▶ **WORK TO BE COMPLETED**
Reproduce the records exactly.

▶ **3D code data**
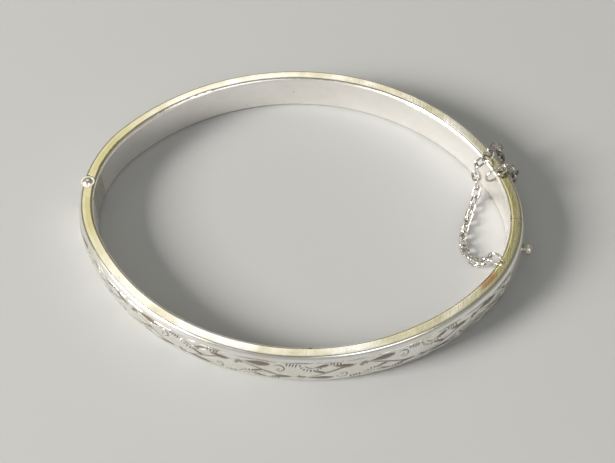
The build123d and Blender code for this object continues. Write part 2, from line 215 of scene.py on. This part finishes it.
POLISHED = silver("silver_polished", SILVER, OLIVE, 0.5, 0.13, 0.10, 0.22, rim=0.7)
ENGRAVED = silver("silver_engraved", (0.93, 0.92, 0.89), OLIVE, 0.3, 0.16, 0.12, 0.2, rim=0.65, cut_tarnish_and_shade="cut")
INSIDE = silver("silver_inside", (0.97, 0.95, 0.92), (0.88, 0.83, 0.76), 0.5, 0.34, 0.10, 0.4,
                rim=0.8, marks=MARKS)
FITTING = silver("silver_fitting", (0.84, 0.81, 0.76), (0.60, 0.53, 0.36), 0.7, 0.22, 0.14, 0.4, mottle=900.0)
STRIP = silver("silver_strip", (0.78, 0.75, 0.70), (0.62, 0.54, 0.38), 0.5, 0.28, 0.12, 0.5)
# The chain's dark mottle is part tarnish, part painted shade standing in for the shadows between its links.
WIRE = silver("silver_wire", (0.82, 0.80, 0.77), (0.26, 0.23, 0.18), 0.85, 0.14, 0.14, 0.35, mottle=620.0)

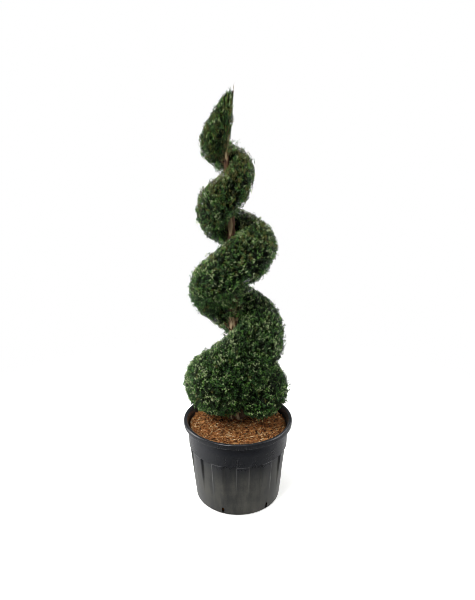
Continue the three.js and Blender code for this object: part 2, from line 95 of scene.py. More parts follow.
# Dust on the pot's wall, in millimetres: the height where it begins and the one where it is full
DUST_ON_RIBS = (260, 150)
DUST_IN_PANELS = (275, 160)

# Potting mix, in millimetres: level round the trunk, and falling towards the wall
SOIL_EDGE_HEIGHT = 352
SOIL_HEIGHT = 375
SOIL_LEVEL_RADIUS = 90
SOIL_CLEARANCE = 4
SOIL_FOOT = POT_FLOOR + 1
SOIL_FOOT_FLARE = 22
SOIL_COLLAR_STEP = 16
SOIL_STEPS = 200
SOIL_ROWS = 56
SOIL_LUMP = 2.5
SOIL_LUMP_LENGTH = 150

# Fine relief of the mix: length and height of its waves in millimetres, and their layer of noise
SOIL_RELIEF = [(9, 2.2, 0.3), (26, 2.4, 4.1)]

# Fibres and chips on the mix: the colour and the share of each kind
FIBRES = {
    "amber": ("#c08650", 0.3),
    "umber": ("#7d5230", 0.26),
    "rust": ("#a96a3c", 0.2),
    "straw": ("#e2c493", 0.09),
    "black": ("#2a180d", 0.15),
}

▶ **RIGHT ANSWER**
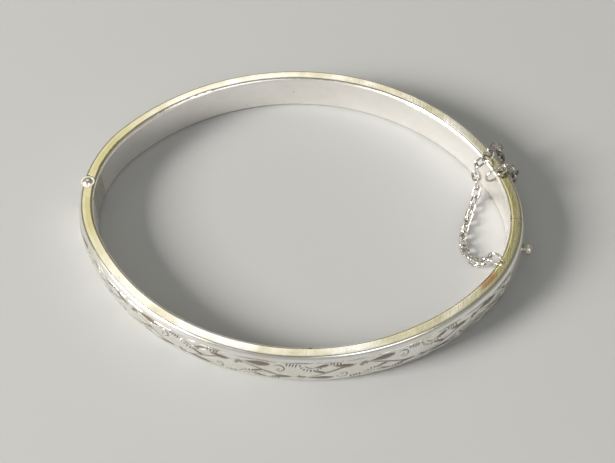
The build123d and Blender code for this object continues. Write part 2, from line 215 of scene.py on. This part finishes it.
POLISHED = silver("silver_polished", SILVER, OLIVE, 0.5, 0.13, 0.10, 0.22, rim=0.7)
ENGRAVED = silver("silver_engraved", (0.93, 0.92, 0.89), OLIVE, 0.3, 0.16, 0.12, 0.2, rim=0.65, cut_tarnish_and_shade="cut")
INSIDE = silver("silver_inside", (0.97, 0.95, 0.92), (0.88, 0.83, 0.76), 0.5, 0.34, 0.10, 0.4,
                rim=0.8, marks=MARKS)
FITTING = silver("silver_fitting", (0.84, 0.81, 0.76), (0.60, 0.53, 0.36), 0.7, 0.22, 0.14, 0.4, mottle=900.0)
STRIP = silver("silver_strip", (0.78, 0.75, 0.70), (0.62, 0.54, 0.38), 0.5, 0.28, 0.12, 0.5)
# The chain's dark mottle is part tarnish, part painted shade standing in for the shadows between its links.
WIRE = silver("silver_wire", (0.82, 0.80, 0.77), (0.26, 0.23, 0.18), 0.85, 0.14, 0.14, 0.35, mottle=620.0)

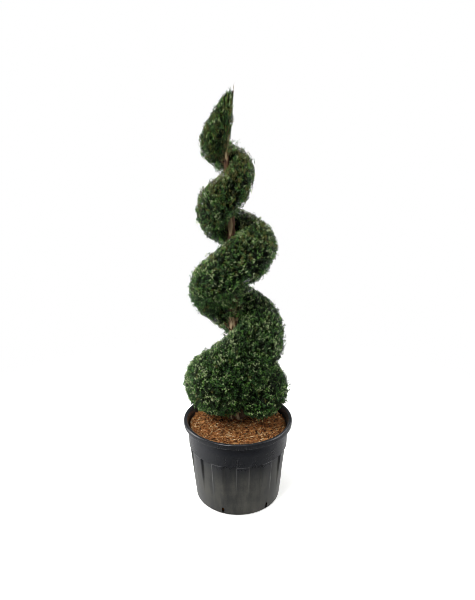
Continue the three.js and Blender code for this object: part 2, from line 95 of scene.py. More parts follow.
# Dust on the pot's wall, in millimetres: the height where it begins and the one where it is full
DUST_ON_RIBS = (260, 150)
DUST_IN_PANELS = (275, 160)

# Potting mix, in millimetres: level round the trunk, and falling towards the wall
SOIL_EDGE_HEIGHT = 352
SOIL_HEIGHT = 375
SOIL_LEVEL_RADIUS = 90
SOIL_CLEARANCE = 4
SOIL_FOOT = POT_FLOOR + 1
SOIL_FOOT_FLARE = 22
SOIL_COLLAR_STEP = 16
SOIL_STEPS = 200
SOIL_ROWS = 56
SOIL_LUMP = 2.5
SOIL_LUMP_LENGTH = 150

# Fine relief of the mix: length and height of its waves in millimetres, and their layer of noise
SOIL_RELIEF = [(9, 2.2, 0.3), (26, 2.4, 4.1)]

# Fibres and chips on the mix: the colour and the share of each kind
FIBRES = {
    "amber": ("#c08650", 0.3),
    "umber": ("#7d5230", 0.26),
    "rust": ("#a96a3c", 0.2),
    "straw": ("#e2c493", 0.09),
    "black": ("#2a180d", 0.15),
}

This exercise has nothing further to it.